Although in March 1987 Gustáv Husák nominally committed Czechoslovakia to follow the program of perestroika, he nevertheless cautioned the party in October 1987 not to "hasten solutions too quickly" so as to "minimize the risks that could occur." (December 1, 1987)
On December 17, 1987, Husák, who was one month away from his seventieth birthday, had resigned as head of the Communist Party of Czechoslovakia (KSC). He retained, however, his post of president of Czechoslovakia and his full membership on the Presidium of the KSC. Husák's resignation was caused by failing health and by increasing ambitions of the party members Miloš Jakeš, Ladislav Adamec and Vasil Biľak, which became apparent since the spring of 1987. Miloš Jakeš, who replaced Husák as first secretary of the KSC, was sixty-five years of age at the time of his assumption of the most powerful post in the country. Other than the age difference and the fact that Jakeš is a Czech whereas Husák is a Slovak, there was little to distinguish the new leader from his predecessor. In his first pronouncements as the head of the KSC, Jakes assured the KSC's Central Committee that he would continue the cautious and moderate path of reform set forth by Husák. He called for a large-scale introduction of new technology as the means to "fundamentally increase the efficiency of the Czechoslovak economy." But he also warned that there would be no "retreat from the fundamental principles of socialism," adding that the party had learned well the "lesson from 1968-69 and know[s] where such a retreat leads." At the same time, Jakeš acknowledged Soviet pressure for reform by pledging to pursue economic restructuring, stating that "just as Soviet Communists, we too must observe the principle that more democracy means more socialism."

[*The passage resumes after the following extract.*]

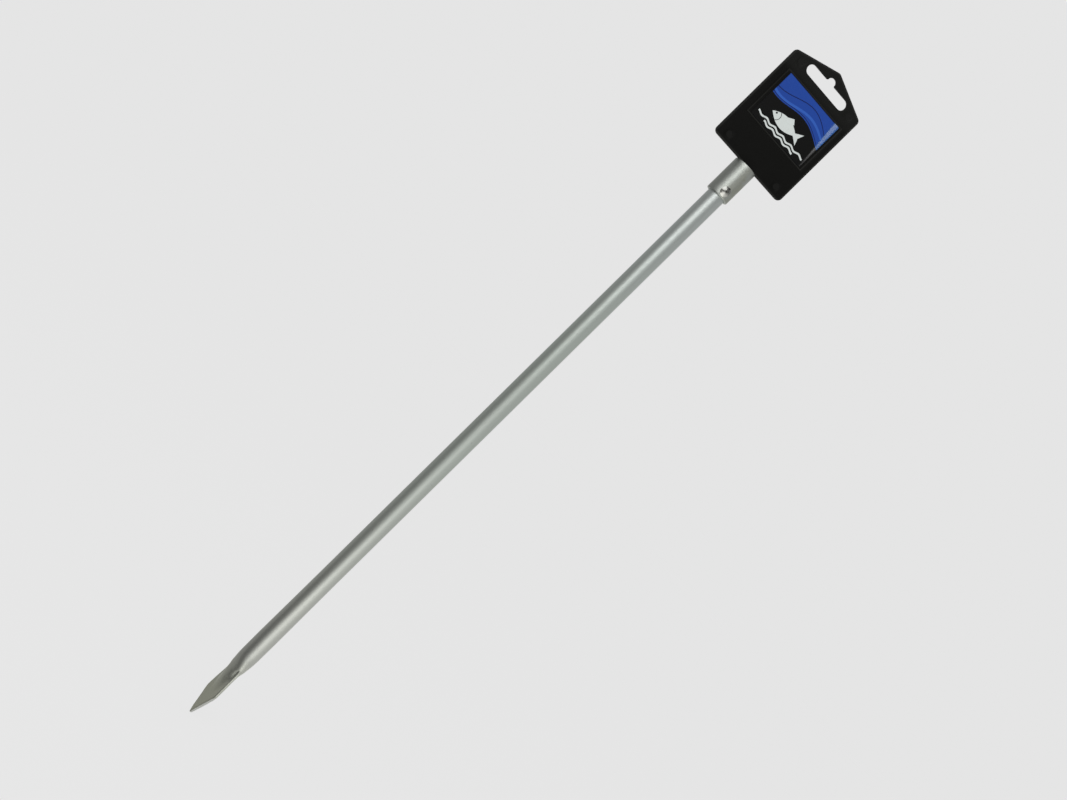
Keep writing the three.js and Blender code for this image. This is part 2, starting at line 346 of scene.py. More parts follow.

The Czechoslovak version of perestroika, which had slowly taken shape during the last months of Husák's rule under the guidance of the reformist and pro-Mikhail Gorbachev Czechoslovak leader Premier Lubomir Strougal, called for a modest decentralization of state economic administration but postponed any concrete action until the end of the decade. The slow pace of the Czechoslovak reform movement was an irritant to the Soviet leadership. Economically, however, it was surely partly because on the one hand there were no serious economic problems at the standard-of-living level in Czechoslovakia as opposed to e.g. Poland, the Soviet Union and Hungary, and on the other hand the catastrophic initial effects of the reforms in the Soviet Union and Hungary could already be seen in the late 1980s. A corroboration of this might be the fact that Gustáv Husák, before his resignation in 1989 (see Velvet Revolution), told to the newly appointed anti-Communist government they can expect very difficult years to come. The dissatisfaction of many ordinary Czechs and Slovaks was increasing, due to the rigid political situation, lack of freedom, but mainly because they could see on foreign TV channels in some regions (West German in frontier Bohemia, Austrian in southwestern Slovakia (including the capital Bratislava)), and in the late 1980s in all regions due to a gradual spread of videorecorders, the way of living in Western Europe and in the USA.